Greenspan: Let more skilled immigrants in By Bloomberg News | March 14, 2007
WASHINGTON -- Former Federal Reserve chairman Alan Greenspan said allowing more skilled immigrants to work in the United States would help keep the income gap from widening.
Inequality of incomes is the "critical area where capitalist systems are most vulnerable," Greenspan said yesterday in Washington at a conference on maintaining the competitiveness of US capital markets convened by Treasury Secretary Henry Paulson. "You cannot have a system that we have unless the people who participate in it believe it is just."
Allowing more skilled workers into the country would bring down the salaries of top earners in the United States, easing tensions over the mounting wage gap, Greenspan said.

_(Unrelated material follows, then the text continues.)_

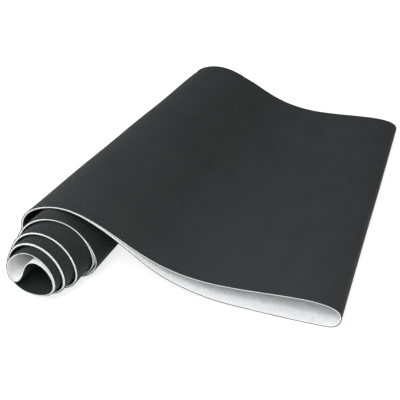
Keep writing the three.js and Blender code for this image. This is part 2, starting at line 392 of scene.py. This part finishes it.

"Our skilled wages are higher than anywhere in the world," he said. "If we open up a significant window for skilled workers, that would suppress the skilled-wage level and end the concentration of income."
Income inequality has risen in the past three decades.
Kathleen Newland, director of the Migration Policy Institute, a Washington think tank, said she was skeptical of Greenspan's proposal. "In theory, increased skilled immigration should help contain wage rises at higher levels, but there is little empirical evidence," she said. "If you want to reduce political concern, it would be better to deal with the problem by helping to raise the wages of the lowest earners, by helping to improve productivity and raising the minimum wage."
Poster Comment:
At least it's in the open now.
"If we open up a significant window for skilled workers, that would suppress the skilled-wage level and end the concentration of income."
I'm sure the Bushes, Kennedys, and Clintons (to say nothing of the Rothschilds) are shaking in their boots.